Processing and Ignition Characteristics of Aluminum-Bismuth Trioxide Nanothermite System

During the past few years, significant progress has been made in the development of new nanoenergetic materials consisting of mixtures of metal and oxidizer nanopowders. It has been found that such reacting mixtures release energy by 2 to 3 orders of magnitude faster than similar systems consisting of micron-size reactants. In some cases, combustion-front velocities reach hundreds of meters per second. These new reacting systems find applications in both civilian and military sectors, including fast vaporization of active chemical components, fast heating of thermal batteries and main ingredients of new environmentally benign percussion primers or electric matches. This paper presents experimental results on ignition and combustion front propagation characteristics in the Al-Bi2O3 nanothermite system. The effect of different coatings and inhibitors of the reaction of aluminum with water in the presence and without the presence of bismuth trioxide is discussed.

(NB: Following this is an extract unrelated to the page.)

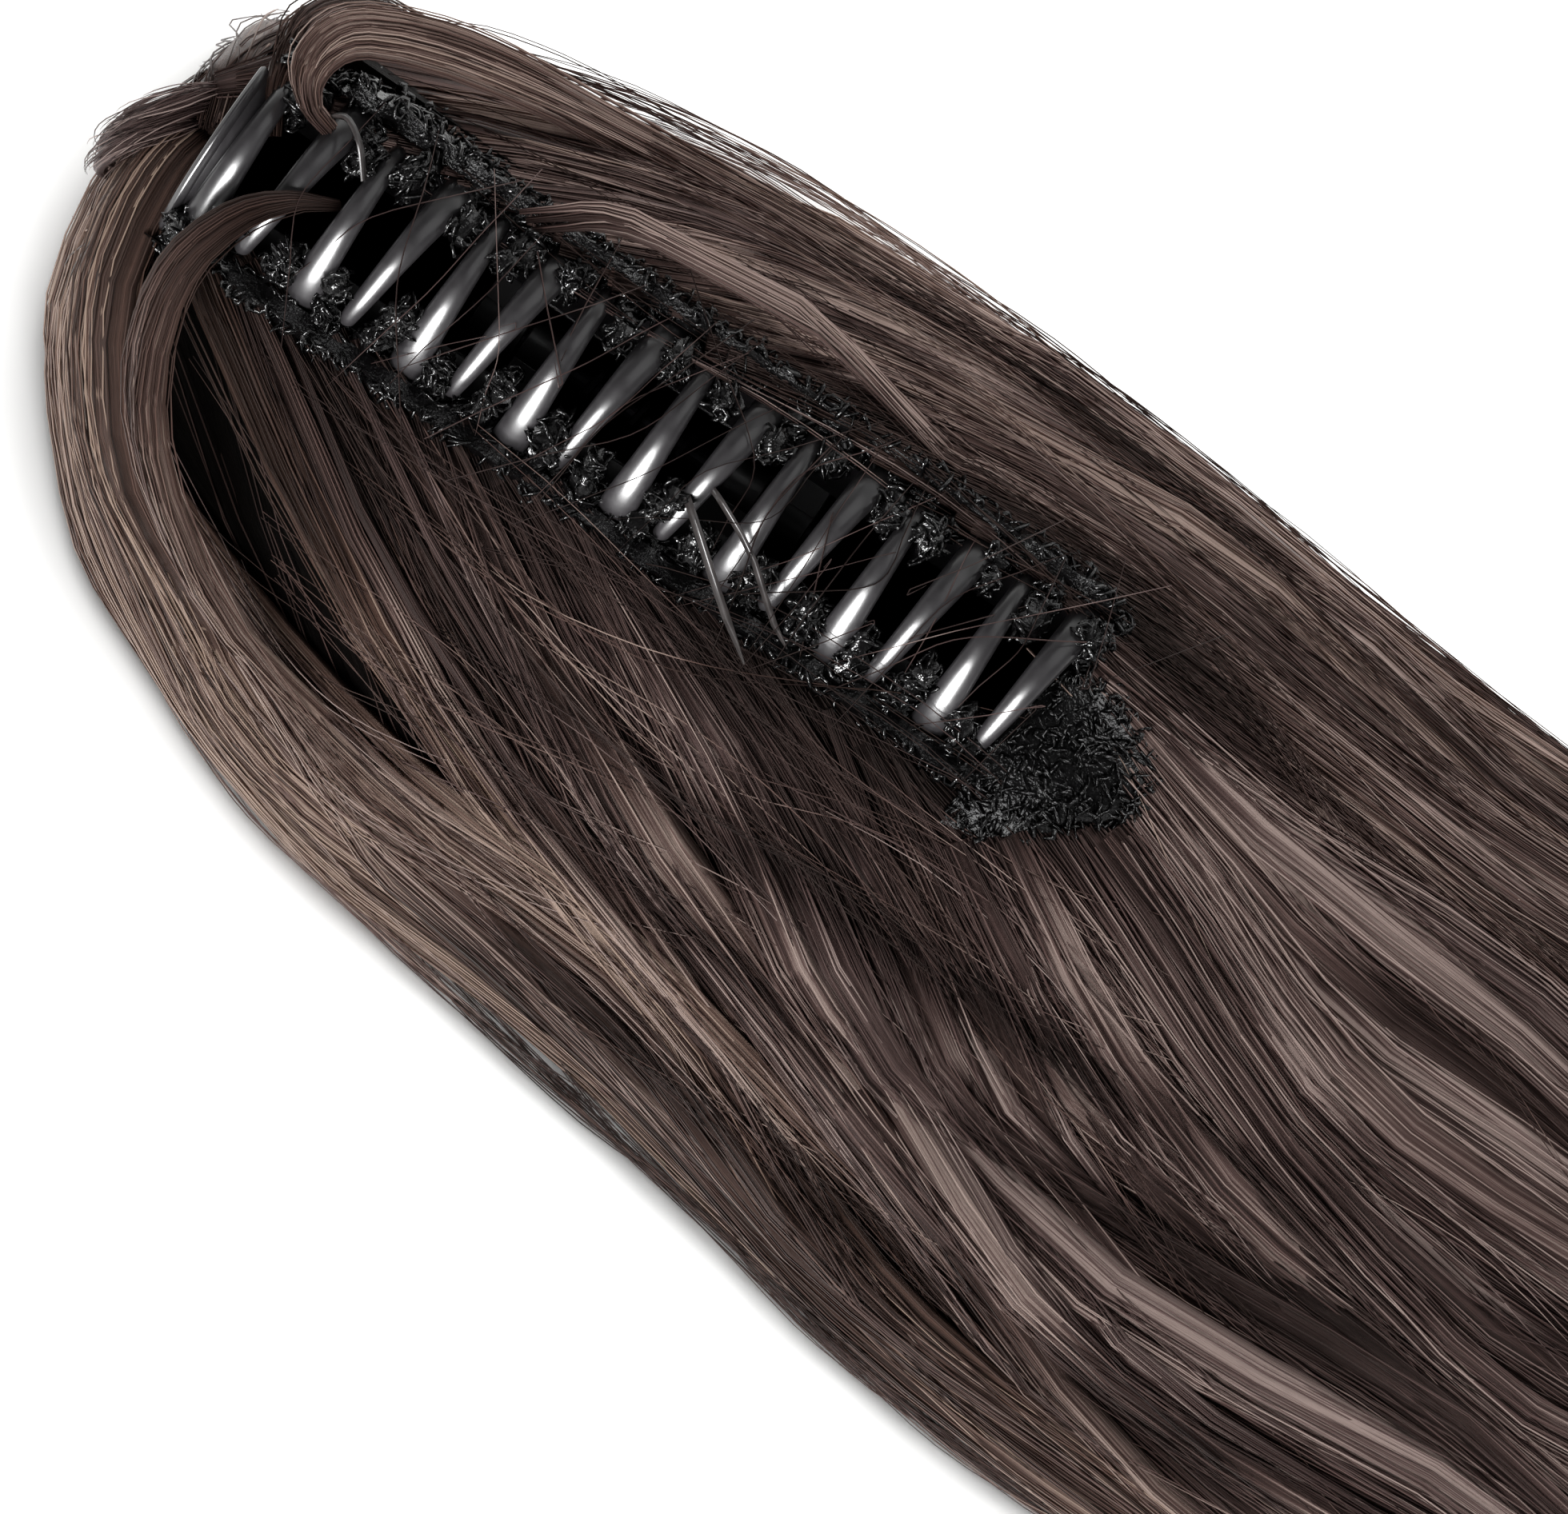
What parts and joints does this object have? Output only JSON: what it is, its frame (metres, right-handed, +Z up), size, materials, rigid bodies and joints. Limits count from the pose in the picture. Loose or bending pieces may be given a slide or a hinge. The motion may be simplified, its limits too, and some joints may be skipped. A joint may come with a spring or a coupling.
{
  "type": "claw-clip ponytail hairpiece",
  "caption": "Ponytail hairpiece on a sprung two-jaw hair claw, lying mouth up, with knotted wefts round the jaws and a long wavy tail of hair.",
  "frame": {"origin": "centre of the box round the whole piece, on the surface that it lies on; the claw's centre is at x 0.01195, y 0.1227", "axes": "+Y along the claw's hinge towards the crown end, away from the tail; +X across the claw towards the right jaw, which moves; +Z up out of the mouth"},
  "size_m": [0.0981, 0.357, 0.0484],
  "materials": {
    "claw": "glossy black moulded plastic",
    "steel": "plain drawn steel",
    "weft": "black knotted thread",
    "hair": "dark brown synthetic hair with a soft sheen"
  },
  "bodies": {
    "left_half": {"jaw_left": "claw", "hinge_pin": "steel", "hinge_spring": "steel", "weft_left": "weft", "weft_end": "weft", "hair_left": "hair", "hair_tail": "hair"},
    "right_half": {"jaw_right": "claw", "weft_right": "weft", "hair_right": "hair"}
  },
  "joints": [
    {"name": "claw_hinge", "type": "hinge", "parent": "left_half", "child": "right_half", "pos_m": [0.01195, 0.1227, 0.02], "axis": [0, 1, 0], "range_deg": [0, 40], "stiffness_Nm_per_rad": 0.15, "springref_deg": -20.05}
  ]
}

In addition, thermodynamic analysis of the Al-Bi2O3 reacting system and reaction kinetics measurements using differential scanning calorimetry are presented. Electrostatic discharge sensitivities of Al-Bi2O3, Al-MoO3, and Al-Fe2O3 nanothermite systems were determined. It was found that all investigated nanothermite systems showed very high levels of electrostatic discharge sensitivity in the form of dry and loose powder.